Another tasty morsel now ripe is gumi (Elaeagnus multiflora). Birds usually strip this shrub clean of fruit, except this year the crop is so abundant that neither I nor the birds can make much of a dent in it. The berries are a little astringent if not dead ripe. And not at all if the fruit is processed; last year I cooked them slightly, strained out the seeds (which are edible), and blended it before drying it into a “leather.”
Gumi fruit
The gumi shrub itself has silver leaves, providing an attractive backdrop for the red fruits. The flowers are extremely fragrant, and the roots enrich the soil by taking nitrogen from the air (with the help of an actinomycete microorganism.)

Also now abundant, with plenty for all, is Nanking cherry (Prunus tomentosa), a favorite of mine for beauty and easy-to-grow cherries. The cherries are small, usually no larger than about 3/8 inch. But the single pit is also small. Flavor lies somewhere on the spectrum between sweet and sour cherries, very refreshing especially when chilled.

Nanking cherry fruit and bloom

Nanking cherry fruit and bloom

Another Chance, and Then Another

All is not rosy in the berry-size fruit world. Over the years, I had heard about and tried a new fruit in town, edible honeysuckles. In the past, the plants I tried either died over winter or bore very few, very mediocre berries. Since then, edible honeysuckles have come up in the world, with serious breeding work, and I was given the opportunity to try them again. (As Maria Schinz said, “Gardening is an exercise in optimism.”)

But first, what is an edible honeysuckle, which now goes under better names. If called “honeyberry,” it usually refers to Russian species such as Lonicera caerulea app. kamtshatica or edulis. Haskap is a Japanese name applied the Japanese species L. caerulea spp. emphylocalyx, or to hybrids of this species with Russian species. Pure Japanese species varieties are sometimes called Yezberry, after the Island of Hokkaido, called Yez or Yezo Island where they are found. The Japanese species and hybrids are less susceptible to spring frosts than the honeyberries.

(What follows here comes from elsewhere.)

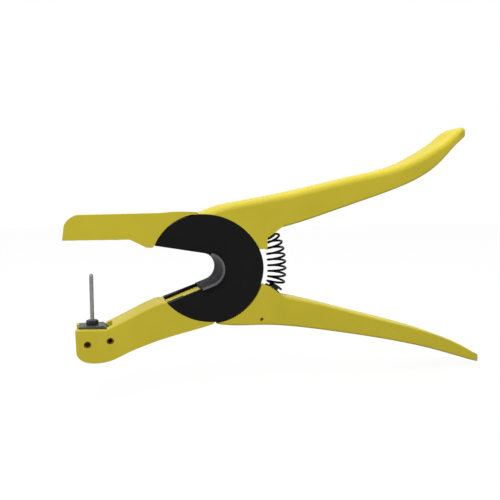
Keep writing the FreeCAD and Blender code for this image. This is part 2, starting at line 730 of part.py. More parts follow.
def spring_axis():
    """Four control points of the bowed axis, from the upper cup to the lower one."""
    upper_middle, upper_end, upper_out = seat_frame(upper_seat_x, upper_seat_z, upper_seat_slope, -1)
    lower_middle, lower_end, lower_out = seat_frame(lower_seat_x, lower_seat_z, lower_seat_slope, 1)
    lift = cup_thickness + side_gap + spring_wire / 2
    first = upper_middle + upper_out * lift
    last = lower_middle + lower_out * (lift + spring_lower_lift)
    lean = heading(lower_seat_slope + 90 + spring_lower_lean)
    return first, first + upper_out * spring_upper_bow, last + lean * spring_lower_bow, last


def axis_at(share):
    a, b, c, d = spring_axis_points
    rest = 1 - share
    spot = a * rest ** 3 + b * (3 * rest ** 2 * share) + c * (3 * rest * share ** 2) + d * share ** 3
    way = (b - a) * rest ** 2 + (c - b) * (2 * rest * share) + (d - c) * share ** 2
    return spot, way * (1 / way.Length)


def axis_lengths():
    """Length of the axis up to each of many even steps along it."""
    spots = [axis_at(index / axis_steps)[0] for index in range(axis_steps + 1)]
    lengths = [0]
    for before, after in zip(spots, spots[1:]):
        lengths.append(lengths[-1] + (after - before).Length)
    return lengths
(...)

This spring I planted out two Yezberry varieties, Solo and Sugar Mountain Blue. The small, blue berries ripen early, and I was eager to give this fruit another try. Solo is bearing. The taste? Awful! Sour, with no other flavor.

Solo yezberry

Solo yezberry

But I’m not abandoning edible honeysuckles. I’ve learned that the berries need to hang on the branches for a long time before developing full flavor and sweetness. A number of varieties are available, some of which are, according to others, “Delicious when eaten fresh from the plant” and “a bit like a cross between a raspberry and a blueberry. . . sweetness of a raspberry with a hint of pleasant tartness.” Really?!

Many blue berries are still hanging on my Solo bush. I’ll leave them to hang longer there and perhaps morph from “awful” to “delicious,” and will report back. I have hope for this new fruit, not yet high hopes.

At the very least, honeyberries or haskaps might be able to tide me over from the end of frozen blueberries to the first of fresh blueberries.